Aung San Suu Kyi's party names Htin Kyaw as Myanmar presidential nominee

National League for Democracy's Htin Kyaw arriving for the opening of the new parliament in Naypyitaw on Feb 1, 2016.
National League for Democracy's Htin Kyaw arriving for the opening of the new parliament in Naypyitaw on Feb 1, 2016. PHOTO: REUTERS

Myanmar’s National League for Democracy (NLD) has nominated Mr Htin Kyaw,  long-time party veteran and close personal friend of party leader Aung San Suu Kyi, for the position of president of Myanmar. 

He was nominated by the NLD-led lower house of parliament on Thursday morning (March 10) and is one of three nominees for the post.

Another candidate, nominated by the NLD-led upper house, is Mr Henry Van Thio, an ethnic Chin minority and NLD lawmaker.

The third nominee is to be announced by the army, which has a block of 25 per cent of parliament seats.


But Mr Htin Kyaw’s stature makes it obvious that he is the NLD’s choice for president and will be easily voted into the post by sitting Members of Parliament. This means the other two nominees will take up the positions of vice-president.

The vote is likely to take place next week, after procedural requirements including setting up of scrutinising committees. 

Mr Htin Kyaw, 69, reportedly has an economics degree from Rangoon University. More importantly, he comes with a sterling political and intellectual pedigree. He is the son of prominent writer and intellectual Min Thu Wun, who was an early leader of the NLD and well known to Ms Suu Kyi’s father, independence hero General Aung San. 

Mr Min Thu Wun, who died in 2004, was also close to U Thant, the first Asian Secretary-General of the United Nations.  They were born within two weeks of each other in 1909.

Mr Htin Kyaw’s wife Su Su Lwin is also close to Ms Suu Kyi, and is herself the daughter of a former army colonel, the late U Lwin, who was an early member of the NLD, helping to set up the party and leading it in the 1990s. 

Ms Su Su Lwin, who won a by-election in 2012 from her father’s old constituency Thongwa, won again last November.

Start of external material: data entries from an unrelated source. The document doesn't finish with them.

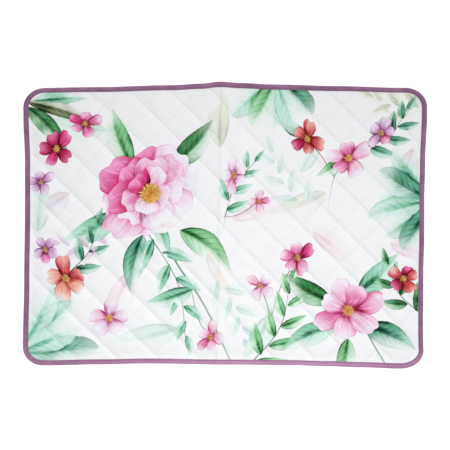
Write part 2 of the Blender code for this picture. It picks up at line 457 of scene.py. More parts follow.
# A leaf: half width is t^a (1-t)^b about a bent midrib. It is darkest at its base and along the
# midrib on one side, and washes out towards its tip and edge on the other.
def paintLeaf(ink, level, place, angle, length, width, tint, bend=0.12, belly=0.42, point=1.1,
              lit=1, strength=1.0, vein=1.0, waves=0.0, lost=0.8, soft=1.0):
    near, forward, side = localPlace(ink, place, angle, length * 1.15)
    t = forward / length
    side = side - bend * length * 2 * t * (1 - t)
    inside = np.clip(t, 0.001, 0.999)
    rise = point * belly / (1 - belly)
    shape = (inside / belly) ** rise * ((1 - inside) / (1 - belly)) ** point
    half = width / 2 * shape * (1 + waves * np.sin(inside * leafInk["waves"] + angle))
    edge = (half - np.abs(side)) * leafInk["edgeSlope"] - np.abs(t - inside) * length
    across = side / np.maximum(half, thinnest)
    seed = int(angle * 7 + length) % 997
    wash = softNoise(ink["x"][near], ink["y"][near], length * leafInk["wash"], seed)
    towards = across * lit
    accent = bell(towards, *leafInk["midrib"]) + leafInk["shadedEdge"] * between(-towards, *leafInk["shaded"])
    tone = (leafInk["atBase"] + leafInk["alongLeaf"] * t
            + leafInk["litSide"] * between(towards, *leafInk["lit"])
            - leafInk["atMidrib"] * accent * (1 - t) + leafInk["inPatches"] * wash)
    fade = 1 - (lost * between(towards, *leafInk["lostAcross"])
                * between(t + leafInk["lostPatches"] * wash, *leafInk["lostAlong"]))
    fade = strength * fade * (1 - leafInk["lostTipShare"] * lost * between(t, *leafInk["lostTip"]))
    layInk(ink, level, near, edge / soft, threeTones(tint, np.clip(tone, 0, 1)), t, across, vein, fade)


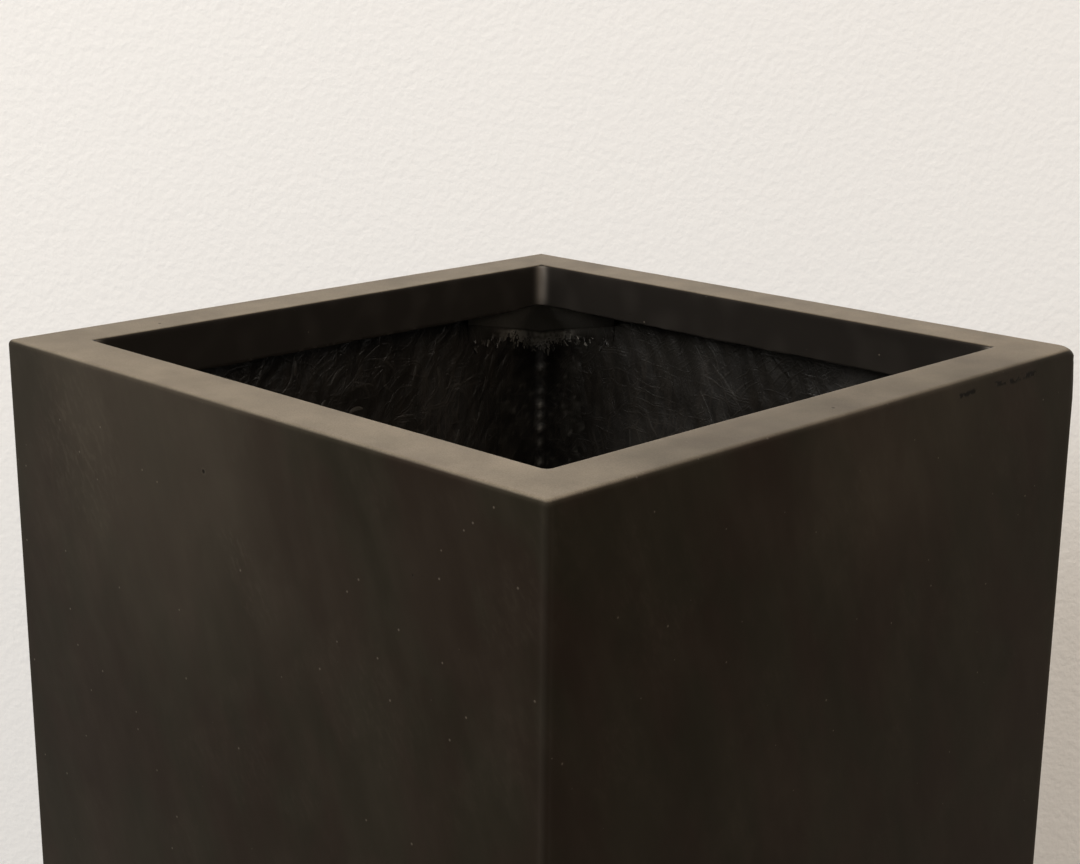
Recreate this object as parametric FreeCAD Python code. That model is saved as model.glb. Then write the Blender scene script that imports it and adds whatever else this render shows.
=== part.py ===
"""Tall square fiberglass planter, a hand-laid laminate box with a wide flat rim.

The planter is a straight-walled laminate tube with softened corners. A separately moulded rim ring
is bonded on its top: a flat flange with a short outer edge and a return lip that hangs inside the
mouth, so that the rim is hollow from below. A 90 mm strip of glass mat, laid along the diagonal,
ties lip and walls together in each corner. Mat tapes cover the rim joint, the four upright corners
and the edge of the floor. The floor panel is set in above the walls' lower edge, and has one drain
hole with a rubber plug that lifts out. Four screwed rubber feet carry the planter.

Frame: +Z up, origin on the ground under the middle of the planter, millimetres.
Front is -Y, right is +X.
"""

import FreeCAD
import Part

import math
import os

Vector = FreeCAD.Vector

# ---------------------------------------------------------------- driving dimensions
# overall
WIDTH = 400.0                # across the outer wall faces, both ways
HEIGHT = 900.0               # ground to the top of the rim

# walls
WALL = 4.5                   # laminate of the walls
CORNER_RADIUS = 2.6          # upright corners, outside
INNER_CORNER_RADIUS = 6.0    # upright corners, inside
BOTTOM_CHAMFER = 1.2         # lower outside edge of the walls
GROUND_GAP = 5.0             # ground to the lower edge of the walls

# rim ring
RIM_WIDTH = 32.0             # flange, outer face to the face of the lip
RIM_THICKNESS = 5.0          # flange
RIM_EDGE = 8.0               # height of the ring's outer edge, down to the joint with the walls
LIP_DEPTH = 27.0             # top of the rim to the lower edge of the lip
LIP_THICKNESS = 3.5
LIP_CORNER_RADIUS = 3.0      # inside corners of the mouth
RIM_OUTER_ROUND = 2.2        # top outer edge
RIM_INNER_ROUND = 1.5        # top edge of the mouth
LIP_EDGE_CHAMFER = 0.8       # lower edge of the lip, on the mouth's side
RIM_CHANNEL_COVE_WIDTH = 3.0  # under the flange, where the lip turns down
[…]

She is head of the lower house’s international relations committee. 

Myanmar's next president will on paper become the head of the first government to come from democratic elections since a military takeover in 1962.

In reality, he will probably defer to Ms Suu Kyi, who has said she would be “above the president” and run the government despite a constitutional ban on her holding the nation’s highest office.